В самом же характере этой устремленности трудно не увидеть, а в его мотивации – не опознать признаков эстетического в его самой общей, но и первичной прописи: в попытке пережить сущее как бесконечно податливое моему восприятию, в себе-и-для-себя обособленно-завершенное целое. Так – в этом смысле эстетически – осуществляемое рассматривание мира – именно потому, что оно посягает на исконную онтологическую целокупность творения, – еще несет в себе, бесплодно им изживаемые, энергии и приметы исходной целостности. Иначе говоря, «эстетическое» здесь – еще способ самого существования, а не одна только из его характеристик. То движение духа, в соответствии с которым мир как бы исхищается из рук Творца и полагается в своевольную перспективу опредмечивающего взора, – существенно эстетично именно как способ бытия. Это субъективно-присвояющее, чувственно-эстетическое[196 - Припомним, что греческое «????????» и есть – ощущение, чувствование, в том числе – непосредственные впечатления, получаемые от богов.] разглядывание мира и его, в такой перспективе, предметная наличность для человека автоматически соотносены в том повороте тварного бытия, который христианская традиция называет грехопадением:

И увидела жена, что дерево хорошо для пищи,
и что оно приятно для глаз и вожделенно, потому что дает знание;
и взяла плодов его и ела; и дала также мужу своему, и он ел (Быт 3:6).

Надо нарочно и сразу оговориться, что эта обособляюще-опредмечивающе-эстетизирующая инерция падшего сознания вовлекает в свою прихотливо, но цепко развернутую траекторию все – в том числе, а, может быть, и прежде всего – и самого ее инициатора. Она поистине ищет стать «всем во всем».

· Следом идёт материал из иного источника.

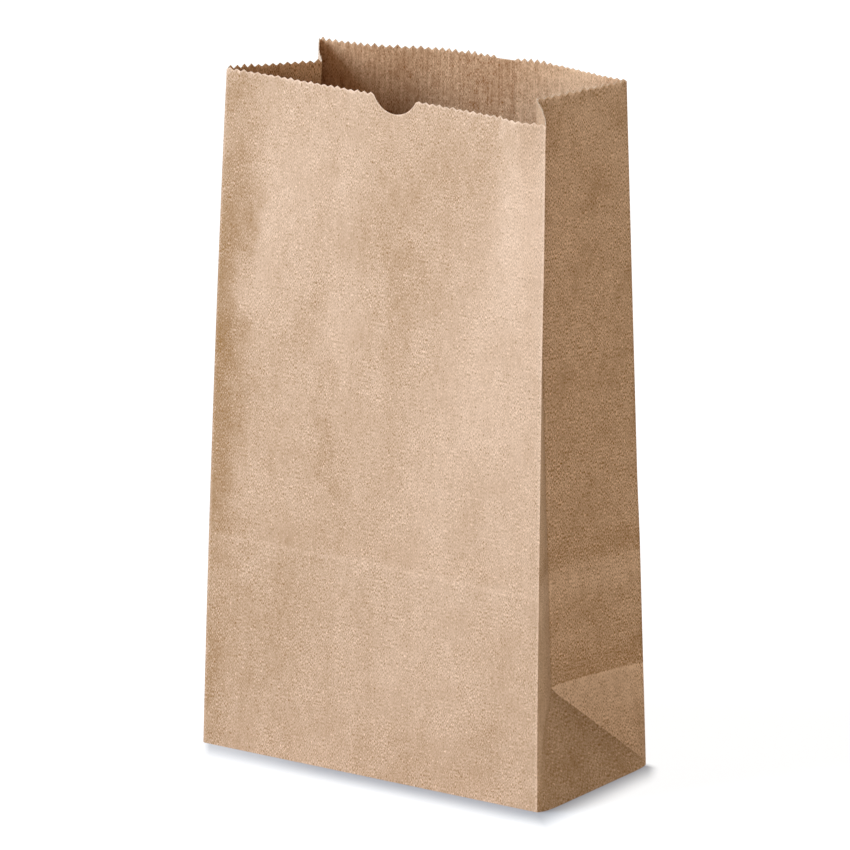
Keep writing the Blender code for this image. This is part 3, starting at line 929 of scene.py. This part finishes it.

Тонкий, глубинный (и притом, достаточно автоматичный) эффект коснения в моменте восприятия чего бы то ни было сущего, при всей своей элементарности, неисчерпаем изнутри себя самого, – в этом свертывании реальности к акту ее восприятия. Ведь в самом этом усилии к такому свертыванию реальности – иммитация жизни, целостность которой, в этом случае (эстетически), доступна мгновенно, а значит, как бы творчески, – минуя рост, историю и аскезу восхождения в полноту Божественного бытия.